Abb.: Einer der großen Magneten am Experimentierspeicherring ESR. (Bild: A. Zschau, GSI)

Forscher aus der Arbeitsgruppe um Wilfried Nörtershäuser vom Institut für Kernphysik der TU Darmstadt berichten nun von einem Durchbruch auf dem Weg zu einem Test der QED unter extremen Bedingungen. Dazu führten sie ein Präzisionsexperiment mittels Laserspektroskopie am Schwerionen-Speicherring ESR des GSI in Darmstadt durch. Mit dem Experiment überprüften sie die QED in den stärksten magnetischen Feldern, die im Labor zur Verfügung stehen. Diese Felder treten an der Oberfläche von schweren Atomkernen auf. Sie entsprechen etwa dem 100-Millionen-fachen der stärksten statischen Magnetfelder, die man mit supraleitenden Magneten heute herstellen kann.

Bei Experimenten mit schweren hochgeladenen Ionen werden diese Felder zugänglich. Die Forscher verwendeten Bismutionen (Z=83), die nur noch ein Elektron (Bi82+, wasserstoffähnlich) oder drei Elektronen (Bi80+, lithiumähnlich) besitzen. Diese Elektronen sind sehr nahe am Kern gebunden und bewegen sich somit in dessen starkem Magnetfeld. Sie erzeugten diese Ionen, indem sie niedrig geladene Bismutionen auf eine Geschwindigkeit von etwa 71% der Lichtgeschwindigkeit beschleunigten und dann durch eine dünne Metallfolie schossen. Beim Durchgang verloren die Ionen nahezu alle Elektronen und wurden dann in den Speicherring ESR eingespeist. Dort standen sie für viele Minuten für Experimente zur Verfügung, während sie pro Sekunde rund 200,000 Kilometer zurücklegten.
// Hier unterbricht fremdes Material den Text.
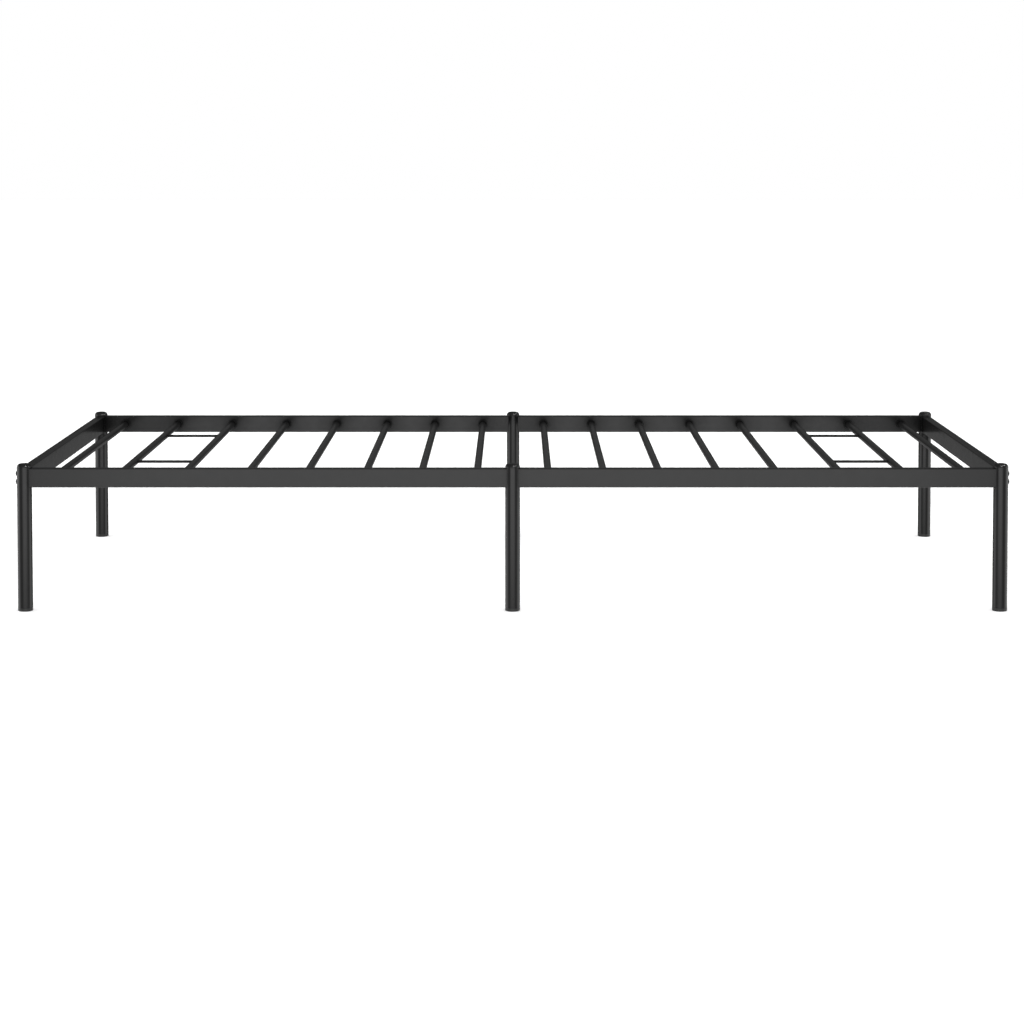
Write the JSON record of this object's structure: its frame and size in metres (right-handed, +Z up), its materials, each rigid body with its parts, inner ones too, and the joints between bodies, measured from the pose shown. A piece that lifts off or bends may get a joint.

Sie kreisten dabei im Inneren des 108 Meter langen Rings etwa 2.000.000 mal pro Sekunde.

Sie strahlten dann Laserlicht ein, das den Spin der verbliebenen Elektronen umklappen ließ und sie so in den energetisch ungünstigeren Zustand ihrer Hyperfeinniveaus beförderte. Um wieder in den energetisch günstigeren Zustand zurück zu kehren, emittierten die Elektronen Photonen, die die Forscher nachweisen konnten.

Der Hyperfeinübergang in wasserstoffähnlichem Bismut Bi82+ wurde bereits 1994 an der GSI erstmals beobachtet. Als Test der QED ist der Übergang alleine aber nicht tauglich, da die genaue magnetische Struktur des Atomkerns nicht bekannt ist. Daher untersuchten die Forscher auch noch den entsprechenden Übergang in lithiumähnlichen Bi80+, das zwei zusätzliche Elektronen besitzt. Bildet man eine spezielle Differenz dieser beiden Werte, so lässt sich die magnetische Struktur des Kerns eliminieren. Damit gelang eine sehr genaue theoretische Vorhersage für den Übergang im Bi80+. Seit 1997 hat man an der GSI in mehreren Experimenten nach diesem Übergang gesucht, ist aber niemals fündig geworden. Dementsprechend stellten sich schon Zweifel an der zugrundeliegenden Theorie ein.

Der Nachweis der Photonen war einer der kritischsten Punkte. Es dauert bei diesem Übergang ungefähr 100 Millisekunden, bevor das Photon emittiert wird. Daher wird die ohnehin geringe Zahl an Fluoreszenzphotonen über den gesamten Umfang des Rings verteilt. Die Forscher bauten deshalb an einer bestimmten Position innerhalb des Rings ein besonders effizientes Nachweissystem ein.

Mit diesem Detektor, einem neuen Lasersystem und einer ausgeklügelten Datenaufnahme gelang es ihnen erstmals den lang gesuchten Übergang zu beobachten. Damit konnten die Forscher die Zweifel an der theoretischen Vorhersage ausräumen und die aufwändigen quantenmechanischen Berechnungen, die zur Ermittlung der spezifischen Differenz notwendig waren, bestätigen. Die Bestimmung der Übergangsfrequenz war allerdings noch nicht ausreichend genau, um bereits im ersten Experiment die kleinen Beiträge der QED zu testen, weil die Geschwindigkeit der Ionen nicht exakt genug bestimmt werden konnte, um den auftretenden Dopplereffekt präzise herauszurechnen. Inzwischen haben die Forscher nachgearbeitet und den Aufbau des Experimentes in dieser Hinsicht noch einmal verbessert. Damit wollen sie die Genauigkeit soweit steigern, dass ein erster signifikanter Test der QED in diesen starken Feldern möglich wird.